How is the payments landscape in France evolving? What are the key challenges that online businesses are looking to solve?
Jean-Marc: Some exciting trends are emerging. Historically, payments isn't a role with many businesses. Probably only a handful of the largest ecommerce merchants have a payments team. Instead, various people usually own payments across the business. And as a result, it's treated as a commoditized process.
However, that's starting to change. We're seeing a growing awareness of the importance of payments, especially regarding the user experience. This is naturally leading businesses to start thinking about payments more deeply.

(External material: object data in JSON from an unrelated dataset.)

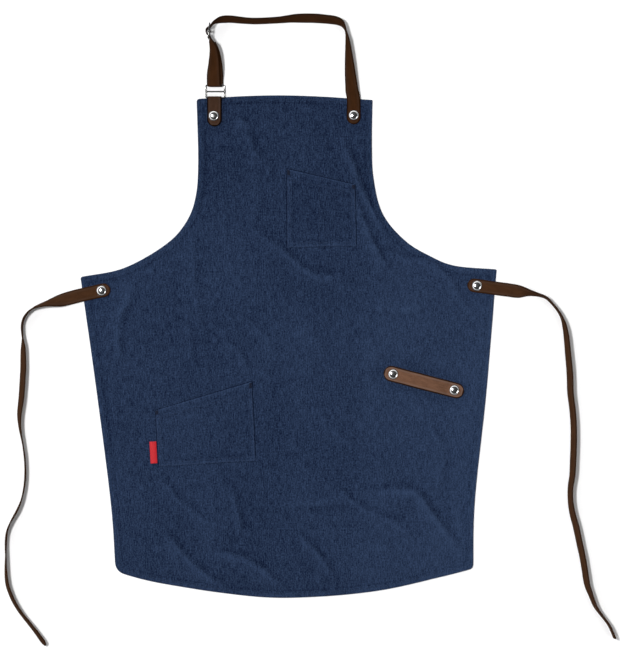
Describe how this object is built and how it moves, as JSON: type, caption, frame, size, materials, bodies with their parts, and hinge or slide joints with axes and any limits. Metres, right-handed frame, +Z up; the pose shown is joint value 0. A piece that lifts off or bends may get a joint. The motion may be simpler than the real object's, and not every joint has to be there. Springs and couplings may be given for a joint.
{
  "type": "bib apron",
  "caption": "Denim bib apron laid flat, with leather neck strap on a slide and ring, waist ties, patch pockets and a riveted utility loop.",
  "frame": {"origin": "on the surface the apron lies on, at the middle of the footprint of the panel and neck loop", "axes": "+Z up out of the cloth's face, +Y towards the neck, +X to the right as the apron is looked at"},
  "size_m": [0.9529, 0.9847, 0.0294],
  "materials": {
    "denim": "blue cotton twill, matt",
    "red_ribbon": "red woven ribbon, slight sheen",
    "dark_leather": "dark brown oiled leather, satin",
    "brown_leather": "brown leather, satin",
    "light_leather": "lighter brown leather, satin",
    "chrome": "polished",
    "plated_post": "dull plated"
  },
  "bodies": {
    "apron": {"body_panel": "denim", "bib_pocket": "denim", "hip_pocket": "denim", "label_tab": "red_ribbon", "ring_tab": "brown_leather", "neck_strap_end": "dark_leather", "utility_loop": "light_leather", "rivet_cap_tab": "chrome", "rivet_cap_strap": "chrome", "rivet_cap_loop_inner": "chrome", "rivet_cap_loop_outer": "chrome", "rivet_post_tab": "plated_post", "rivet_post_strap": "plated_post", "rivet_post_left_tie": "plated_post", "rivet_post_right_tie": "plated_post", "rivet_post_loop_inner": "plated_post", "rivet_post_loop_outer": "plated_post"},
    "neck_loop": {"ring": "chrome", "neck_strap": "dark_leather"},
    "adjuster": {"slider": "chrome", "strap_tail": "dark_leather"},
    "left_waist_tie": {"left_tie": "brown_leather", "rivet_cap_left_tie": "chrome"},
    "right_waist_tie": {"right_tie": "brown_leather", "rivet_cap_right_tie": "chrome"}
  },
  "joints": [
    {"name": "neck_loop_lift", "type": "hinge", "parent": "apron", "child": "neck_loop", "pos_m": [-0.1144, 0.32438, 0.0046], "axis": [1, 0, 0], "range_deg": [0, 100]},
    {"name": "slider_travel", "type": "slide", "parent": "neck_loop", "child": "adjuster", "axis": [0.1045, 0.9945, 0], "range_m": [-0.001, 0.002]},
    {"name": "left_tie_swivel", "type": "hinge", "parent": "apron", "child": "left_waist_tie", "pos_m": [-0.2918, 0.02393, 0], "axis": [0, 0, 1], "range_deg": [-75, 18]},
    {"name": "right_tie_swivel", "type": "hinge", "parent": "apron", "child": "right_waist_tie", "pos_m": [0.2937, 0.03153, 0], "axis": [0, 0, 1], "range_deg": [-16, 75]}
  ]
}
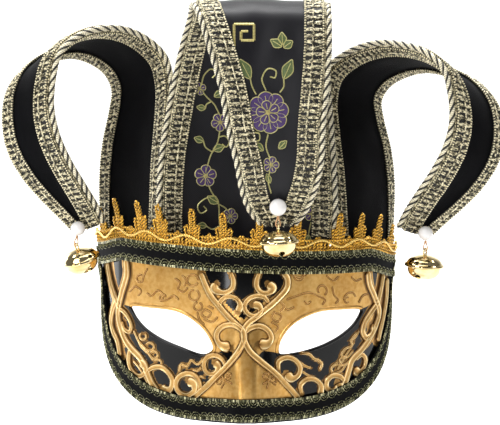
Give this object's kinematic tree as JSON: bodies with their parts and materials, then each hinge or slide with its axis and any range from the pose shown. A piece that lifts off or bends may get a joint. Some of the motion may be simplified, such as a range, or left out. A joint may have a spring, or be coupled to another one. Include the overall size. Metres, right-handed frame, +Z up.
{
  "type": "jester mask",
  "caption": "Half mask with a moulded shell, raised scrolls, braided rim, lace crown and folded cloth horns that end in pearls and jingle bells.",
  "frame": {"origin": "inside face of the shell at the bridge of the nose, where the mask sits on the wearer", "axes": "+X across the face to the viewer's right, +Y from the mask towards the wearer, +Z up"},
  "size_m": [0.2843, 0.1101, 0.2408],
  "materials": {
    "shell_paint": "antique gold paint and black lacquer over a moulded shell, raised scrolls in pale gold",
    "black_braid": "black woven braid with silver and olive thread loops along both margins",
    "gold_lace": "gold metallic bullion lace",
    "black_velvet": "black velvet",
    "brocade": "black satin with gold, olive and purple woven flowers",
    "silver_braid": "ribbed ivory and silver metallic braid with black flecks",
    "twist_cord": "cord twisted from ivory, silver and black strands",
    "pearl": "white pearl bead",
    "gold_wire": "fine gold wire",
    "bell_brass": "polished pale brass"
  },
  "bodies": {
    "root": {"mask_shell": "shell_paint", "brow_braid": "black_braid", "rim_braid": "black_braid", "crown_lace": "gold_lace", "horn_left": "black_velvet", "horn_right": "black_velvet", "horn_centre": "brocade", "edge_braid_left_front": "silver_braid", "edge_braid_left_back": "silver_braid", "edge_braid_right_front": "silver_braid", "edge_braid_right_back": "silver_braid", "edge_braid_centre_front": "silver_braid", "edge_braid_centre_back": "silver_braid", "edge_cord_left_front": "twist_cord", "edge_cord_right_front": "twist_cord", "edge_cord_centre_front": "twist_cord", "edge_cord_centre_back": "twist_cord", "pearl_left": "pearl", "pearl_right": "pearl", "pearl_centre": "pearl", "wire_left": "gold_wire", "wire_right": "gold_wire", "wire_centre": "gold_wire", "bell_left": "bell_brass", "bell_right": "bell_brass", "bell_centre": "bell_brass"}
  },
  "joints": []
}
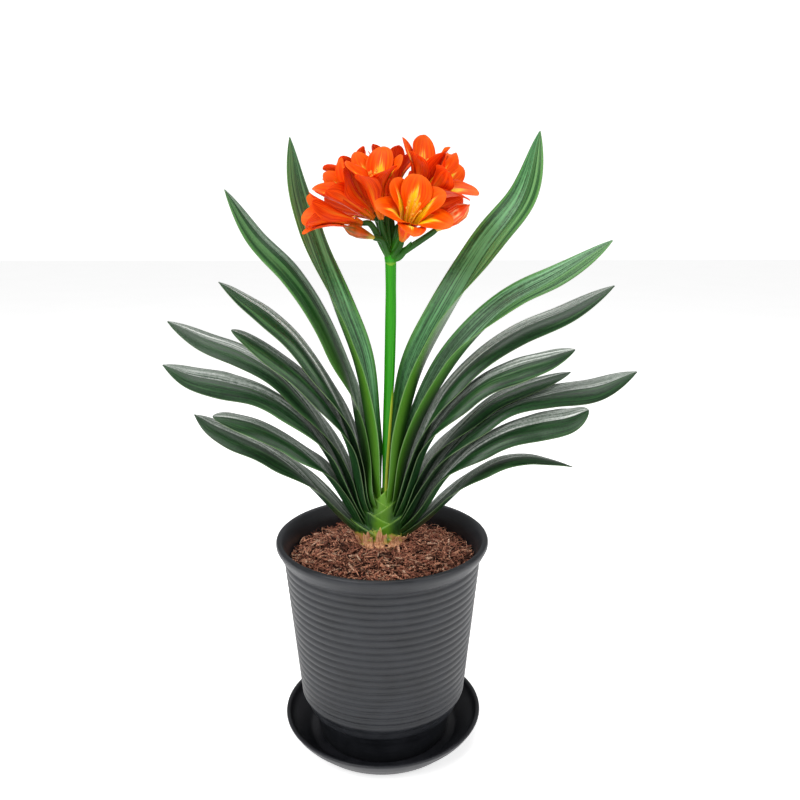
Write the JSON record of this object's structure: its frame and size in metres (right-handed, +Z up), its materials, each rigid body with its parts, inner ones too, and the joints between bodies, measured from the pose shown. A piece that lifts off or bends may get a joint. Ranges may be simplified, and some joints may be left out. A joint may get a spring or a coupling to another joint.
{
  "type": "potted clivia",
  "caption": "Flowering clivia with arching strap leaves and an umbel of orange trumpet blooms, in a ribbed dark plastic pot on its saucer.",
  "frame": {"origin": "centre of the saucer's flat underside", "axes": "+Z up; the leaf fan lies along X, to the left at -X and to the right at +X; -Y is the front, where the widest open bloom faces"},
  "size_m": [0.477, 0.22, 0.6262],
  "materials": {
    "pot": "satin, finely ribbed",
    "saucer": "satin",
    "soil": "loose bark and coir chips, matte",
    "crown": "smooth, slightly waxy",
    "leaf": "waxy satin with fine parallel veins",
    "scape": "smooth satin",
    "bloom": "soft satin petal, yellow in the throat",
    "stamens": "matte",
    "bud": "soft satin petal"
  },
  "bodies": {
    "root": {"saucer": "saucer", "pot": "pot", "soil": "soil", "crown": "crown", "scape": "scape", "leaf_left_1": "leaf", "leaf_left_2": "leaf", "leaf_left_3": "leaf", "leaf_left_4": "leaf", "leaf_left_5": "leaf", "leaf_left_6": "leaf", "leaf_left_7": "leaf", "leaf_left_8": "leaf", "leaf_right_1": "leaf", "leaf_right_2": "leaf", "leaf_right_3": "leaf", "leaf_right_4": "leaf", "leaf_right_5": "leaf", "leaf_right_6": "leaf", "leaf_right_7": "leaf", "leaf_right_8": "leaf", "bloom_1": "bloom", "bloom_1_stamens": "stamens", "bloom_2": "bloom", "bloom_2_stamens": "stamens", "bloom_3": "bloom", "bloom_3_stamens": "stamens", "bloom_4": "bloom", "bloom_4_stamens": "stamens", "bloom_5": "bloom", "bloom_6": "bloom", "bloom_6_stamens": "stamens", "bloom_7": "bloom", "bloom_7_stamens": "stamens", "bloom_8": "bloom", "bloom_9": "bloom", "bloom_10": "bloom", "bloom_10_stamens": "stamens", "bloom_11": "bloom", "bud_left": "bud", "bud_right": "bud"}
  },
  "joints": []
}
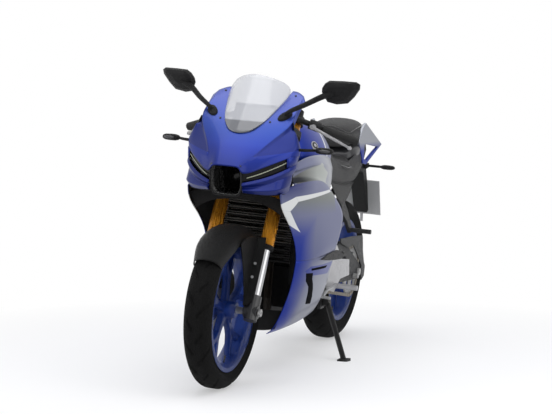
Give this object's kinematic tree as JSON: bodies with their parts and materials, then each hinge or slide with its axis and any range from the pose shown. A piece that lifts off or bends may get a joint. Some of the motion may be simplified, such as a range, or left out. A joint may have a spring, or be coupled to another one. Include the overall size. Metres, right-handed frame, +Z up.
{
  "type": "sport motorcycle",
  "caption": "Fully faired sport motorcycle leaning on its side stand, with clip-on bars, gold fork, blue cast wheels and a chain drive.",
  "frame": {"origin": "Middle of the parked machine's bounding box, on the ground.", "axes": "+Y runs rearward along the machine, +Z is up from the ground, +X is to the rider's left; the machine leans to its left on its side stand."},
  "size_m": [0.7752, 2.1212, 1.1799],
  "materials": {
    "frame_black": "satin black paint",
    "engine_grey": "dark grey cast case with machined edges",
    "radiator_black": "black finned core",
    "blue_paint": "metallic blue with clear coat",
    "smoke_screen": "smoke grey clear sheet",
    "lamp_lens": "dark clear lens",
    "black_plastic": "fine-grained black",
    "signal_lens": "smoke lens in a black shell",
    "tank_blue": "metallic blue with clear coat",
    "silver_panel": "light grey metallic",
    "seat_cover": "dark grey grained cover",
    "dark_panel": "dark grey satin",
    "tail_lens": "red lens",
    "plate_blank": "blank light grey",
    "exhaust_steel": "heat-tinted steel",
    "muffler_black": "matt black can",
    "swingarm_grey": "dark grey satin",
    "spring_steel": "black spring",
    "chain_steel": "oiled steel",
    "bracket_silver": "satin cast",
    "bracket_grey": "dark satin cast",
    "caliper_black": "black",
    "axle_steel": "zinc plated",
    "fork_gold": "gold anodised",
    "fork_chrome": "hard chrome",
    "clamp_grey": "dark satin cast",
    "bar_black": "black",
    "grip_rubber": "ribbed",
    "lever_silver": "polished",
    "fender_black": "satin black",
    "wheel_blue": "gloss blue",
    "tyre": "black rubber",
    "disc_steel": "ground steel",
    "sprocket_steel": "steel",
    "cap_alloy": "brushed"
  },
  "bodies": {
    "chassis": {"frame": "frame_black", "subframe": "frame_black", "pivot_plates": "frame_black", "engine": "engine_grey", "radiator": "radiator_black", "front_cowl": "blue_paint", "windscreen": "smoke_screen", "headlamps": "lamp_lens", "intake_duct": "black_plastic", "dash": "black_plastic", "side_cowl_left": "blue_paint", "side_cowl_right": "blue_paint", "lower_cowl_left": "blue_paint", "lower_cowl_right": "blue_paint", "mirrors": "black_plastic", "turn_signals": "signal_lens", "fuel_tank": "tank_blue", "tank_sides": "silver_panel", "rider_seat": "seat_cover", "pillion_seat": "seat_cover", "tail_cowl": "dark_panel", "tail_light": "tail_lens", "plate_holder": "black_plastic", "number_plate": "plate_blank", "exhaust_header": "exhaust_steel", "muffler": "muffler_black", "swingarm": "swingarm_grey", "swingarm_left": "swingarm_grey", "swingarm_right": "swingarm_grey", "stand_spools": "axle_steel", "rear_shock": "spring_steel", "chain": "chain_steel", "footpegs": "bracket_silver", "passenger_hangers": "bracket_grey", "rear_caliper": "caliper_black", "rear_axle": "axle_steel"},
    "steering": {"fork_outers": "fork_gold", "fork_legs": "fork_chrome", "triple_clamps": "clamp_grey", "clip_ons": "bar_black", "grips": "grip_rubber", "levers": "lever_silver", "front_fender": "fender_black", "front_axle": "axle_steel", "front_caliper": "caliper_black"},
    "front_wheel": {"front_rim": "wheel_blue", "front_tyre": "tyre", "front_disc": "disc_steel"},
    "rear_wheel": {"rear_rim": "wheel_blue", "rear_tyre": "tyre", "rear_disc": "disc_steel", "rear_sprocket": "sprocket_steel"},
    "side_stand": {"side_stand": "frame_black"},
    "fuel_cap": {"fuel_cap": "cap_alloy"}
  },
  "joints": [
    {"name": "steering", "type": "hinge", "parent": "chassis", "child": "steering", "pos_m": [-0.02465, -0.46632, 0.84813], "axis": [0.0768, 0.4226, 0.903], "range_deg": [-34, 34]},
    {"name": "front_wheel", "type": "hinge", "parent": "steering", "child": "front_wheel", "pos_m": [-0.07184, -0.76765, 0.29313], "axis": [0.9964, 0, -0.0847], "continuous": true},
    {"name": "rear_wheel", "type": "hinge", "parent": "chassis", "child": "rear_wheel", "pos_m": [-0.07007, 0.61235, 0.31406], "axis": [0.9964, 0, -0.0847], "continuous": true},
    {"name": "side_stand", "type": "hinge", "parent": "chassis", "child": "side_stand", "pos_m": [0.05137, 0.04028, 0.22545], "axis": [0.9586, 0, 0.2847], "range_deg": [0, 100]},
    {"name": "fuel_cap", "type": "hinge", "parent": "chassis", "child": "fuel_cap", "pos_m": [-0.01247, -0.24572, 0.99141], "axis": [0.9964, 0, -0.0847], "range_deg": [0, 100]}
  ]
}
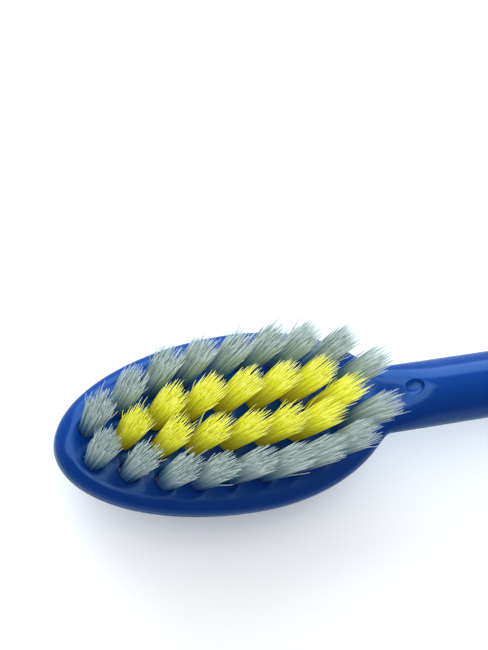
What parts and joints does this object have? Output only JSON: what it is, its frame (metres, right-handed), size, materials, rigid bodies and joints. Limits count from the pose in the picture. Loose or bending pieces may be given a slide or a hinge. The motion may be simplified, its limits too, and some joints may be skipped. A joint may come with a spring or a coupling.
{
  "type": "toothbrush",
  "caption": "Child's manual toothbrush: one-piece moulded handle with an egg-shaped head, an outer ring of grey bristle tufts round yellow ones, each tuft held by a metal anchor.",
  "frame": {"origin": "middle of the brush's outline in plan, on the surface that it lies on, bristles up", "axes": "+X runs from the head to the tail of the handle, +Y across the brush, +Z along the bristles from the head's face"},
  "size_m": [0.15, 0.0132, 0.0171],
  "materials": {
    "handle_plastic": "glossy opaque blue moulded plastic",
    "grey_bristle": "translucent grey nylon filaments with tapered tips",
    "yellow_bristle": "bright yellow nylon filaments with tapered tips",
    "anchor_metal": "plain cut nickel silver strip"
  },
  "bodies": {
    "root": {"handle_body": "handle_plastic", "tuft_grey_01": "grey_bristle", "tuft_grey_02": "grey_bristle", "tuft_grey_03": "grey_bristle", "tuft_grey_04": "grey_bristle", "tuft_grey_05": "grey_bristle", "tuft_grey_06": "grey_bristle", "tuft_grey_07": "grey_bristle", "tuft_grey_08": "grey_bristle", "tuft_grey_09": "grey_bristle", "tuft_grey_10": "grey_bristle", "tuft_grey_11": "grey_bristle", "tuft_grey_12": "grey_bristle", "tuft_grey_13": "grey_bristle", "tuft_grey_14": "grey_bristle", "tuft_grey_15": "grey_bristle", "tuft_grey_16": "grey_bristle", "tuft_grey_17": "grey_bristle", "tuft_grey_18": "grey_bristle", "tuft_yellow_01": "yellow_bristle", "tuft_yellow_02": "yellow_bristle", "tuft_yellow_03": "yellow_bristle", "tuft_yellow_04": "yellow_bristle", "tuft_yellow_05": "yellow_bristle", "tuft_yellow_06": "yellow_bristle", "tuft_yellow_07": "yellow_bristle", "tuft_yellow_08": "yellow_bristle", "tuft_yellow_09": "yellow_bristle", "tuft_yellow_10": "yellow_bristle", "tuft_yellow_11": "yellow_bristle", "tuft_yellow_12": "yellow_bristle", "anchor_grey_01": "anchor_metal", "anchor_grey_02": "anchor_metal", "anchor_grey_03": "anchor_metal", "anchor_grey_04": "anchor_metal", "anchor_grey_05": "anchor_metal", "anchor_grey_06": "anchor_metal", "anchor_grey_07": "anchor_metal", "anchor_grey_08": "anchor_metal", "anchor_grey_09": "anchor_metal", "anchor_grey_10": "anchor_metal", "anchor_grey_11": "anchor_metal", "anchor_grey_12": "anchor_metal", "anchor_grey_13": "anchor_metal", "anchor_grey_14": "anchor_metal", "anchor_grey_15": "anchor_metal", "anchor_grey_16": "anchor_metal", "anchor_grey_17": "anchor_metal", "anchor_grey_18": "anchor_metal", "anchor_yellow_01": "anchor_metal", "anchor_yellow_02": "anchor_metal", "anchor_yellow_03": "anchor_metal", "anchor_yellow_04": "anchor_metal", "anchor_yellow_05": "anchor_metal", "anchor_yellow_06": "anchor_metal", "anchor_yellow_07": "anchor_metal", "anchor_yellow_08": "anchor_metal", "anchor_yellow_09": "anchor_metal", "anchor_yellow_10": "anchor_metal", "anchor_yellow_11": "anchor_metal"}
  },
  "joints": []
}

Businesses are asking more questions about topics such as payment orchestration because they realize that a single payment service provider (PSP) may not necessarily offer them the best experience or set-up across every market in which they are active.
Strong Customer Authentication (SCA) is another big topic. Although the rollout of SCA is still not complete in France, we're encouraged to see many merchants thinking about how best to meet the regulatory obligation while also using the 3DS protocols to improve authorization rates and the overall customer experience. And this work is paying dividends; 49% of merchants told us they've noticed significantly improved authorization rates as a consequence of SCA. This is higher than their European counterparts.
Ingrid: If we look at payment methods, there are some interesting shifts in the market. Firstly, any business selling in France must accept Cartes Bancaires – the local scheme - branded cards. These account for upwards of 90% of the online card transactions in France.
But businesses should also look to explore offering alternative payment methods, especially digital wallets. As more commerce moves onto mobile, there's growing consumer demand for the simplicity and security wallets provide at the mobile checkout. Buy now, pay later (BNPL) is also increasing in popularity and is something merchants may wish to consider offing this year.
Ultimately, this all puts into perspective the need for businesses to ensure that they're working with payments providers that grant them the flexibility to adapt quickly and without creating additional complexity. While this is true in all markets, it's essential in France where consumer loyalty is still up for grabs.
How is Checkout.com supporting businesses in France?
Jean-Marc: As discussed, there's a growing focus on payments and a rapid maturity in the industry underway. But payments is a complex topic and not every organization has, or can afford, a team of payment experts in-house. So businesses are really looking to their PSPs to manage and optimize payments.
The fact that Checkout.com has a large presence in France, a local acquiring license and understands the local ecosystem resonates well with customers. And once they see how we can help them really optimize their payments with our technology, granular payments data and expert insights, they quickly see the benefits of working with newer, next-gen payment service providers.
Then there's the global factor as well. French companies are more likely than most other Europeans to be selling into the US and the Middle East. And Checkout.com can support them in those markets, and many others, as they look to expand their presence around the world.
What's your top prediction for the French digital economy in 2022?
Jean-Marc: I'll be watching the development of BNPL closely. We're seeing this payment method take off in other countries, and I expect it to make its mark in the French market this year.
Ingrid: There is so much. But, to sum it all up, I'll say it's the growing appreciation of just how critical payments are to a business looking to thrive in the digital economy.